**Request**: Everything from the first line to the line containing "on its end." is to be repeated exactly; nothing past it.

-- Start of Given material --

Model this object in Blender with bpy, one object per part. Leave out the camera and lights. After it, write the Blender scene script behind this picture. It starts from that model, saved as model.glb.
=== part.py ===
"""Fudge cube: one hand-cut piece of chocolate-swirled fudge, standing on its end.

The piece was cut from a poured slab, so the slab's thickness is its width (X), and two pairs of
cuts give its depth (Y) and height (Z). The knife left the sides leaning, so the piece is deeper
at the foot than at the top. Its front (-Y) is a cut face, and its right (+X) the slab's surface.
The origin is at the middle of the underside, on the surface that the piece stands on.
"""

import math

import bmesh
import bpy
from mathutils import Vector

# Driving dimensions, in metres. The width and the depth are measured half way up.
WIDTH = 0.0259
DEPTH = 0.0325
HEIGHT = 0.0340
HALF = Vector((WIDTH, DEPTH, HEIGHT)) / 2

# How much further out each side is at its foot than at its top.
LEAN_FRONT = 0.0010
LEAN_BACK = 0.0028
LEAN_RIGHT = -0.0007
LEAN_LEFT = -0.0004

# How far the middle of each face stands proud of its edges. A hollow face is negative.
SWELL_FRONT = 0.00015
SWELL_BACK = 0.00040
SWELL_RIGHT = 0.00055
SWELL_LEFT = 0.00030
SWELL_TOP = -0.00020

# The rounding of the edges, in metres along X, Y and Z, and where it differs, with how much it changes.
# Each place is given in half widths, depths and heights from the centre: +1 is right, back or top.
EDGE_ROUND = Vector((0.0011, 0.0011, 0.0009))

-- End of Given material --

**Full answer**:
Model this object in Blender with bpy, one object per part. Leave out the camera and lights. After it, write the Blender scene script behind this picture. It starts from that model, saved as model.glb.
=== part.py ===
"""Fudge cube: one hand-cut piece of chocolate-swirled fudge, standing on its end.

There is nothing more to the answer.